Héctor Henman

Personal information
- Full name: Harold James Henman
- Date of birth: 5 January 1879
- Place of birth: Oxford, England
- Date of death: 26 May 1969 (aged 90)
- Place of death: Los Cocos, Argentina
- Position: Inside forward

Senior career*
- Years: Team / Apps / (Gls)
- 1906: Alumni Athletic Club

International career
- 1904: South Africa / 1 / (0)
- 1906–1907: Argentina / 1 / (0)

= Héctor Henman =

English-born South African-Argentine footballer

Harold James "Héctor" Henman (5 January 1879 – 26 May 1969) was a footballer who played as an inside left for South Africa and Argentina.

==Early life==
Henman was born in Oxford, England, on 5 January 1879, and educated at Bedford School from 1893 to 1897. At an early age he moved to South Africa.

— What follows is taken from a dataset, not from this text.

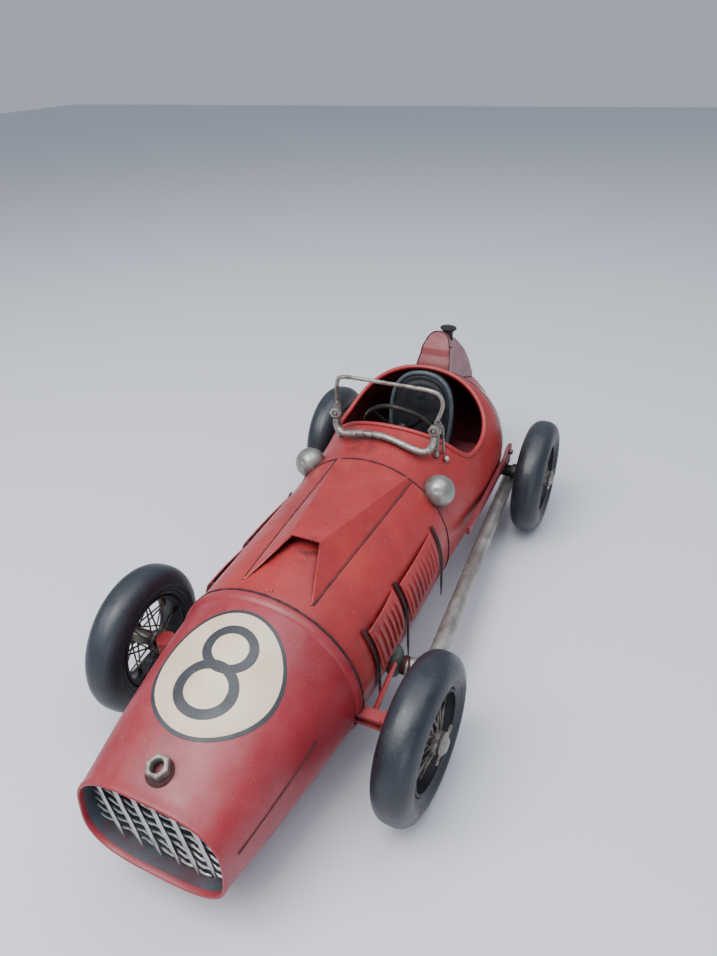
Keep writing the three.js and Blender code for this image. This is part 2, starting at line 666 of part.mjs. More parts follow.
function addRearArms() {
  for (const [side, name] of SIDES) {
    const outline = [
      [118, 43.5],
      [150, 43],
      [196, 43],
      [206, 45],
      [206, 51],
      [198, 52],
      [190, 48.5],
      [150, 47.5],
      [118, 47.5],
    ];
    const x = side > 0 ? 48.6 : -50.6;
    const bolt = bar([side * 50, 201, 48], [side * 52.4, 201, 48], 1.8, 6);
    const link = box(Math.min(x, x + 2), Math.max(x, x + 2), 199, 205, AXLE_HEIGHT + 5, 46);
    part(car, `rear_arm_${name}`, join(sidePlate(outline, x, x + 2), link, bolt), darkRed());
    const onAxle = (out) => [side * out, WHEELBASE, AXLE_HEIGHT];
    const sleeve = join(bar(onAxle(41), onAxle(56.5), 3.6, 12), bar(onAxle(53), onAxle(57), 4.8, 16));
    const bore = bar(onAxle(30), onAxle(60), AXLE_RADIUS + GAP, 12);
    part(car, `rear_bearing_${name}`, cut(sleeve, bore), darkSteel());
  }
}

// ---- Wheels: local +x points outboard ----
function tyreGeometry() {
  const profile = [[-6, TYRE_BORE]];
  const waist = 27;
  for (let k = -3; k <= 3; k++) {
    const a = (k / 3) * THREE.MathUtils.degToRad(128);
    profile.push([(TYRE_WIDTH / 2) * Math.sin(a), waist + (TYRE_RADIUS - waist) * Math.cos(a)]);
  }
  profile.push([6, TYRE_BORE]);
  return turned(closed(profile), 24);
}

function wireWheelGeometry() {
  const rim = turned(
    closed([[-6.4, 20], [-5.8, TYRE_BORE - GAP], [5.8, TYRE_BORE - GAP], [6.6, 20], [3, 19], [-3, 19]]), 20,
  );
  const hub = turned(closed([[-7.5, 2.3], [-7.5, 4.6], [8, 4.6], [8, 2.3]]), 12);
  const spokes = Array.from({ length: SPOKES }, (_, k) => {
    const outer = k % 2 === 0;
    const a = (k * 2 * Math.PI) / SPOKES;
    const b = a + (outer ? 1 : -1) * 0.42;
    const from = [outer ? 6.2 : -5.6, 4 * Math.cos(a), 4 * Math.sin(a)];
    const to = [outer ? 2 : -2, 19.8 * Math.cos(b), 19.8 * Math.sin(b)];
    return bar(from, to, 0.6, 4);
  });
  const bore = turned(closed([[-9, 0], [-9, AXLE_RADIUS + GAP], [9, AXLE_RADIUS + GAP], [9, 0]]), 12);
  return cut(join(rim, hub, ...spokes), bore);
}

function hubNutGeometry() {
  const boss = turned([[8.3, 0], [8.3, 5], [9.6, 4.4], [11, 2.2], [11, 0]], 12);
  const ears = box(8.3, 9.9, -1.7, 1.7, -8.2, 8.2);
  return join(boss, ears);
}

function addWheel(place, name, toe) {
  const wheel = new THREE.Group();
  wheel.position.set(...place);
  wheel.rotation.z = toe;
  car.add(wheel);
  part(wheel, `tyre_${name}`, tyreGeometry(), rubber());
  part(wheel, `wire_wheel_${name}`, wireWheelGeometry(), agedSteel());
  part(wheel, `hub_nut_${name}`, hubNutGeometry(), agedSteel());
}

// ---- Friction motor ----
function gear(teeth, from, to, phase, bore) {
  const pitch = (GEAR_MODULE * teeth) / 2;
  const root = pitch - 1.15 * GEAR_MODULE;
  const tip = pitch + 0.75 * GEAR_MODULE;
  const step = (2 * Math.PI) / teeth;
  const points = [];
  for (let k = 0; k < teeth; k++) {
    const centre = phase + k * step;
    for (const [radius, share] of [[root, -0.27], [tip, -0.08], [tip, 0.08], [root, 0.27]]) {
      const a = centre + share * step;
      points.push([radius * Math.cos(a), radius * Math.sin(a)]);
    }
  }
  const blank = sidePlate(points, from, to);
  const hole = [
    [from - 1, 0],
    [from - 1, bore],
    [to + 1, bore],
    [to + 1, 0],
  ];
  return cut(blank, turned(closed(hole), 12));
}

function addMotor() {
  const firstCentres = (GEAR_MODULE * (AXLE_GEAR_TEETH + IDLER_PINION_TEETH)) / 2;
  const secondCentres = (GEAR_MODULE * (IDLER_GEAR_TEETH + FLYWHEEL_PINION_TEETH)) / 2;
  const drop = 0;
  const idler = [WHEELBASE - Math.sqrt(firstCentres ** 2 - drop ** 2), AXLE_HEIGHT + drop];
  const flywheel = [idler[0] - Math.sqrt(secondCentres ** 2 - drop ** 2), AXLE_HEIGHT];
  const toIdler = Math.atan2(drop, idler[0] - WHEELBASE);
  const toFlywheel = Math.atan2(-drop, flywheel[0] - idler[0]);

  const rearAxle = new THREE.Group();
  rearAxle.position.set(0, WHEELBASE, AXLE_HEIGHT);
  car.add(rearAxle);
  const reach = HALF_TRACK + 8;
  part(rearAxle, "rear_axle", bar([-reach, 0, 0], [reach, 0, 0], AXLE_RADIUS, 12), agedSteel());
  part(rearAxle, "axle_gear", gear(AXLE_GEAR_TEETH, 3.4, 6.6, toIdler, AXLE_RADIUS + GAP), brass());

  const compound = new THREE.Group();
  compound.position.set(0, ...idler);
  car.add(compound);
  const pinionPhase = toIdler + Math.PI + Math.PI / IDLER_PINION_TEETH;
  part(compound, "idler_gear", join(
    gear(IDLER_PINION_TEETH, 0.6, 7.4, pinionPhase, MOTOR_SHAFT_RADIUS + GAP),
    gear(IDLER_GEAR_TEETH, -2, 1, toFlywheel, MOTOR_SHAFT_RADIUS + GAP),
  ), brass());
  part(compound, "idler_shaft", bar([-15.6, 0, 0], [11.6, 0, 0], MOTOR_SHAFT_RADIUS, 10), agedSteel());

  const spinner = new THREE.Group();
  spinner.position.set(0, ...flywheel);
  car.add(spinner);
  const spinPhase = toFlywheel + Math.PI + Math.PI / FLYWHEEL_PINION_TEETH;
  part(spinner, "flywheel_pinion", gear(FLYWHEEL_PINION_TEETH, -2.4, 1.4, spinPhase, 1.3), brass());
  part(spinner, "flywheel_shaft", bar([-15.6, 0, 0], [11.6, 0, 0], 1, 10), agedSteel());
  const rotor = [
    [-12.4, 1.3],
    [-12.4, FLYWHEEL_RADIUS],
    [-5, FLYWHEEL_RADIUS],
    [-5, 4],
    [-3, 3.4],
    [-3, 1.3],
  ];
  part(spinner, "flywheel", turned(closed(rotor), 24), darkSteel());

  const outline = [
    [153, 20],
    [190, 20],
    [198, 22.4],
    [208, 24.6],
    [208, 42],
    [199, 48],
    [188, 48],
    [162, 44],
    [153, 30],
  ];
  const holes = [
    [WHEELBASE, AXLE_HEIGHT, AXLE_RADIUS],
    [...idler, MOTOR_SHAFT_RADIUS],
    [...flywheel, 1],
  ].map(([y, z, radius]) => bar([-30, y, z], [30, y, z], radius + GAP, 12));
  const pillars = [[194, 45.9], [156.4, 24]].map(([y, z]) => bar([-15, y, z], [9.3, y, z], 1.2, 8));
  part(car, "motor_plate_left", cut(sidePlate(outline, 9.6, 9.6 + SHEET), ...holes), agedSteel());
  const pillared = cut(sidePlate(outline, -14.4 - SHEET, -14.4), ...holes);
  part(car, "motor_plate_right", join(pillared, ...pillars), agedSteel());
}

addNoseShell();
addBonnet();
addScoop();
addCowl();
addTail();
addFloorPan();
addSeatDeck();
for (const [side, name] of SIDES) {
  addLouvres(side, name);
}
addGrille();
addNoseNut();
addLamps();
addWindscreen();
addSeat();
addSteering();
addFin();
addExhaust();
addFrontAxle();
addRearArms();
addMotor();
for (const [side, name] of SIDES) {
  const facing = side > 0 ? 0 : Math.PI;
  addWheel([side * HALF_TRACK, 0, AXLE_HEIGHT], `front_${name}`, facing - side * TOE_IN);
  addWheel([side * HALF_TRACK, WHEELBASE, AXLE_HEIGHT], `rear_${name}`, facing);
}

// The part's origin is the middle of its footprint on the ground.
const extent = new THREE.Box3().setFromObject(car);
car.position.y = -(extent.min.y + extent.max.y) / 2;

export default design;
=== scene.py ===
import json
import math

import bmesh
import bpy
from mathutils import Matrix, Vector, noise


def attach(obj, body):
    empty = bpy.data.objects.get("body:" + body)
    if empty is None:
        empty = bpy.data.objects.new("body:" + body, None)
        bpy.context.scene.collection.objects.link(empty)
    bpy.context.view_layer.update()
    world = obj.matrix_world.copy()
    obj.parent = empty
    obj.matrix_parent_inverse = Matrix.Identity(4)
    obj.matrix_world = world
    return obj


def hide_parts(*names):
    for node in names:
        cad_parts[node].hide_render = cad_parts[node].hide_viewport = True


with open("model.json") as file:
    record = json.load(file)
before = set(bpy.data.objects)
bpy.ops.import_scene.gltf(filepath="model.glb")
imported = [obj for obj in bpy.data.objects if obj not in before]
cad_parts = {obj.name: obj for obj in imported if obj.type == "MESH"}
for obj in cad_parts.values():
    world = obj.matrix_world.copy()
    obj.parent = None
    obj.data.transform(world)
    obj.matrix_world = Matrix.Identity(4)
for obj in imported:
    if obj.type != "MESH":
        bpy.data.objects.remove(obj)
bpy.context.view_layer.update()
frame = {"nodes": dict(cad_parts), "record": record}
joints = {j["name"]: j for j in frame["record"]["behaviour"]["joints"]}
MM = 0.001
FRONT_AXLE_Y = joints["front_left_spin"]["pos_m"][1]
SIDES = ((1, "left"), (-1, "right"))


def place(p):
    return Vector((p[0] * MM, p[1] * MM + FRONT_AXLE_Y, p[2] * MM))


def from_row(p):
    return Vector((p[0] / MM, (p[1] - FRONT_AXLE_Y) / MM, p[2] / MM))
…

He received the temporary rank of lieutenant in the Army on 16 January 1902, upon joining the 34th Battalion, Imperial Yeomanry, during the later stages of the Second Boer War in South Africa.

==Playing career==

===Club===
In Argentina Henman played for Alumni Athletic Club.

===International===
Henman played one match for an unofficial South African XI in 1904.

In 1906 Henman was selected to play for a South Africa national team that toured South America. Upon arriving in Argentina Henman decided to stay and played one match for the Argentina national team.

==Later life==
Henman died suddenly at his home in Los Cocos, Córdoba Province, Argentina, on 26 May 1969.